Please quote the material exactly, every line of it.
▶
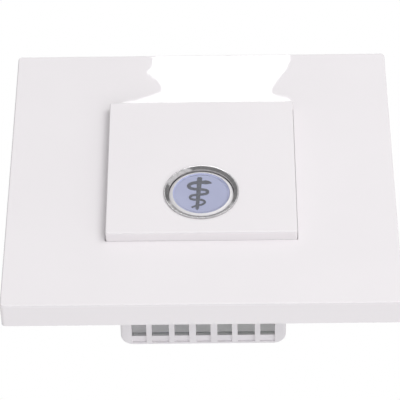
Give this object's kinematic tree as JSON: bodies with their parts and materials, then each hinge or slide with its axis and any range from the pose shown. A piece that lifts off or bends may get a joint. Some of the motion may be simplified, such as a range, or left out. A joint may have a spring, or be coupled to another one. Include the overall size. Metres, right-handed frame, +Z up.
{
  "type": "medical alarm button",
  "caption": "Wall-mounted medical alarm button: square plate, raised square cover, round sprung button with a metal ring and a staff-and-snake legend, vented housing behind.",
  "frame": {"origin": "centre of the wall plate on the wall plane", "axes": "+X right seen from the front, +Z up the wall, +Y into the wall; the front faces -Y"},
  "size_m": [0.0904, 0.0386, 0.0838],
  "materials": {
    "plate_plastic": "white moulded plastic, high gloss",
    "cover_plastic": "white moulded plastic, high gloss",
    "frame_plastic": "off-white reinforced plastic, dull",
    "housing_plastic": "white moulded plastic, satin",
    "bezel_metal": "bright plated metal",
    "lens_plastic": "clear polished plastic",
    "legend_film": "lavender translucent film",
    "legend_ink": "dark grey print",
    "carrier_plastic": "white translucent plastic",
    "spring_steel": "plain spring wire",
    "switch_plastic": "black plastic",
    "tinned_metal": "tinned sheet",
    "switch_stem_plastic": "red-brown plastic",
    "board_laminate": "green solder mask",
    "led_plastic": "white lamp body",
    "resistor_ceramic": "black chip resistor",
    "chip_plastic": "black moulded epoxy",
    "connector_plastic": "black plastic",
    "pin_brass": "gold-coloured pins",
    "spacer_brass": "turned brass",
    "screw_steel": "zinc plated",
    "relay_plastic": "dark blue plastic",
    "capacitor_sleeve": "black sleeve",
    "terminal_plastic": "green plastic",
    "clamp_brass": "brass cage"
  },
  "bodies": {
    "root": {"front_plate": "plate_plastic", "mounting_frame": "frame_plastic", "module_cover": "cover_plastic", "button_bezel": "bezel_metal", "return_spring": "spring_steel", "switch_body": "switch_plastic", "switch_top_plate": "tinned_metal", "button_board": "board_laminate", "led_1": "led_plastic", "led_2": "led_plastic", "led_3": "led_plastic", "led_4": "led_plastic", "led_resistor_1": "resistor_ceramic", "led_resistor_2": "resistor_ceramic", "led_resistor_3": "resistor_ceramic", "led_resistor_4": "resistor_ceramic", "controller_chip": "chip_plastic", "header_socket": "connector_plastic", "header_strip": "connector_plastic", "header_pins": "pin_brass", "board_spacers": "spacer_brass", "board_screws": "screw_steel", "interface_board": "board_laminate", "call_relay": "relay_plastic", "smoothing_capacitor": "capacitor_sleeve", "surge_diode": "chip_plastic", "terminal_block": "terminal_plastic", "terminal_clamps": "clamp_brass", "terminal_screws": "screw_steel", "module_housing": "housing_plastic"},
    "button": {"button_carrier": "carrier_plastic", "button_lens": "lens_plastic", "legend_disc": "legend_film", "legend_symbol": "legend_ink"},
    "switch_plunger": {"switch_stem": "switch_stem_plastic"}
  },
  "joints": [
    {"name": "button_press", "type": "slide", "parent": "root", "child": "button", "axis": [0, 1, 0], "range_m": [0, 0.0006], "stiffness_N_per_m": 900, "deforming": ["return_spring"]},
    {"name": "stem_press", "type": "slide", "parent": "root", "child": "switch_plunger", "axis": [0, 1, 0], "range_m": [0, 0.0006]}
  ],
  "couplings": [
    {"joint": "stem_press", "follows": "button_press", "ratio": 1}
  ]
}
◀
Answer for this exercise
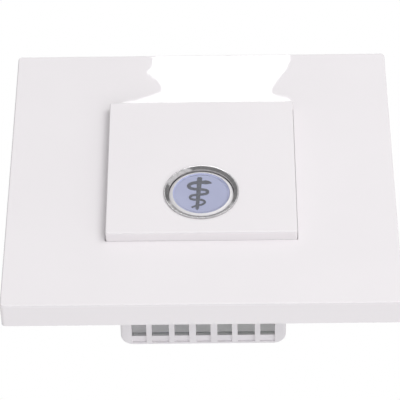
Give this object's kinematic tree as JSON: bodies with their parts and materials, then each hinge or slide with its axis and any range from the pose shown. A piece that lifts off or bends may get a joint. Some of the motion may be simplified, such as a range, or left out. A joint may have a spring, or be coupled to another one. Include the overall size. Metres, right-handed frame, +Z up.
{
  "type": "medical alarm button",
  "caption": "Wall-mounted medical alarm button: square plate, raised square cover, round sprung button with a metal ring and a staff-and-snake legend, vented housing behind.",
  "frame": {"origin": "centre of the wall plate on the wall plane", "axes": "+X right seen from the front, +Z up the wall, +Y into the wall; the front faces -Y"},
  "size_m": [0.0904, 0.0386, 0.0838],
  "materials": {
    "plate_plastic": "white moulded plastic, high gloss",
    "cover_plastic": "white moulded plastic, high gloss",
    "frame_plastic": "off-white reinforced plastic, dull",
    "housing_plastic": "white moulded plastic, satin",
    "bezel_metal": "bright plated metal",
    "lens_plastic": "clear polished plastic",
    "legend_film": "lavender translucent film",
    "legend_ink": "dark grey print",
    "carrier_plastic": "white translucent plastic",
    "spring_steel": "plain spring wire",
    "switch_plastic": "black plastic",
    "tinned_metal": "tinned sheet",
    "switch_stem_plastic": "red-brown plastic",
    "board_laminate": "green solder mask",
    "led_plastic": "white lamp body",
    "resistor_ceramic": "black chip resistor",
    "chip_plastic": "black moulded epoxy",
    "connector_plastic": "black plastic",
    "pin_brass": "gold-coloured pins",
    "spacer_brass": "turned brass",
    "screw_steel": "zinc plated",
    "relay_plastic": "dark blue plastic",
    "capacitor_sleeve": "black sleeve",
    "terminal_plastic": "green plastic",
    "clamp_brass": "brass cage"
  },
  "bodies": {
    "root": {"front_plate": "plate_plastic", "mounting_frame": "frame_plastic", "module_cover": "cover_plastic", "button_bezel": "bezel_metal", "return_spring": "spring_steel", "switch_body": "switch_plastic", "switch_top_plate": "tinned_metal", "button_board": "board_laminate", "led_1": "led_plastic", "led_2": "led_plastic", "led_3": "led_plastic", "led_4": "led_plastic", "led_resistor_1": "resistor_ceramic", "led_resistor_2": "resistor_ceramic", "led_resistor_3": "resistor_ceramic", "led_resistor_4": "resistor_ceramic", "controller_chip": "chip_plastic", "header_socket": "connector_plastic", "header_strip": "connector_plastic", "header_pins": "pin_brass", "board_spacers": "spacer_brass", "board_screws": "screw_steel", "interface_board": "board_laminate", "call_relay": "relay_plastic", "smoothing_capacitor": "capacitor_sleeve", "surge_diode": "chip_plastic", "terminal_block": "terminal_plastic", "terminal_clamps": "clamp_brass", "terminal_screws": "screw_steel", "module_housing": "housing_plastic"},
    "button": {"button_carrier": "carrier_plastic", "button_lens": "lens_plastic", "legend_disc": "legend_film", "legend_symbol": "legend_ink"},
    "switch_plunger": {"switch_stem": "switch_stem_plastic"}
  },
  "joints": [
    {"name": "button_press", "type": "slide", "parent": "root", "child": "button", "axis": [0, 1, 0], "range_m": [0, 0.0006], "stiffness_N_per_m": 900, "deforming": ["return_spring"]},
    {"name": "stem_press", "type": "slide", "parent": "root", "child": "switch_plunger", "axis": [0, 1, 0], "range_m": [0, 0.0006]}
  ],
  "couplings": [
    {"joint": "stem_press", "follows": "button_press", "ratio": 1}
  ]
}